His fans created a nation-wide frenzy over this. He raised FORTY-THREE MILLION DOLLARS on this one Kickstarter.


Um…what?


Every indie publisher blinked hard. He did WHAT, now??


New fault lines developed in the publishing world. The landscape changed. Authors who didn’t know Kickstarter from a kick stand sat up and started to pay attention.


At this point, Kickstarter itself was sitting up. Kickstarter takes between six and ten percent of all money raised from the “backers,” so suddenly discovering that novelists were now funding a new ping pong table in the break room? Yeah. They got interested.


(I imagine ALL companies in the digital space have ping pong tables in their break rooms. And bouncy-balls on which one can travel the long, sunlit hallways.)


Sherilyn Kenyon then raised a million on Kickstarter. She’s a romance author—but her love stories take place in the same genre as Brandon Sanderson. She’s fantasy. And the fantasy world has been doing well on Kickstarter for a while now. You can back comic books and board games based on video games and even indie movies. Fantasy and Kickstarter are old pals.


But it occurred to the Kickstarter brain that the single-largest-selling genre of books in the US isn’t fantasy; it’s the romance novel. And romance readers are VORACIOUS. Many of them (and I mean MANY) read a book a night, and buy the next one as soon as they’re done with the last. It occurred to Kickstarter that there’s gold in them thar hills.

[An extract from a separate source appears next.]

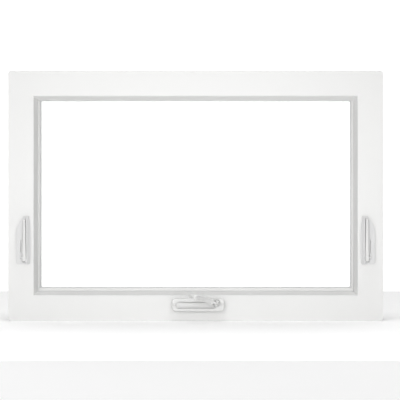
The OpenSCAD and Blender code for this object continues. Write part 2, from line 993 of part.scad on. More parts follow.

They reached out to two novelists who wrote a book about how to launch a Kickstarter. (These two authors are Russell Nohelty and Monica Leonelle; I met Monica at a writer’s conference and she was wonderful; a generous font of information.) Kickstarter asked Russell and Monica to nose around the romance world and see if romance authors wanted to get in on this, and if not, WHY not.


I came across Russell asking questions on a Facebook group for indie authors and got kind of caught up in his questions. Then he made his book free to the group’s members, and I downloaded it.


Several things became immediately clear:


First, I do not have the reader base to raise a many-zero’ed number. But I could possibly raise a FEW zeros, make a larger profit on each sale (Amazon takes about 30%), and perhaps reach a new audience.


Second, the romance reading public is largely unaware of Kickstarter, so any attempt to broaden that potential would require creative marketing and some outright begging.


Third, I’d need to invest some cash into the concept, since every “backer” needs a “reward” good enough to overcome the fear of something new.


Fools rush in where angels fear to tread. So I rushed in.


My Kickstarter will launch on Nov. 1 and run for 17 days. I’m trying to raise $1,500 to pay for the art I’m having created. (It’s a curiosity of Kickstarter that if backers pledge $1,400 towards a $1,500 goal, then nobody pays a penny and the whole thing is called off. But if backers pledge $43 million towards a $1,500 goal, then we all get a new ping pong table for the break room.)


I’m very excited about the rewards I’ve got, and I’m ready to be creative in my marketing and do some outright begging. Consider this fair warning that you’ll be hearing from me in the days to come!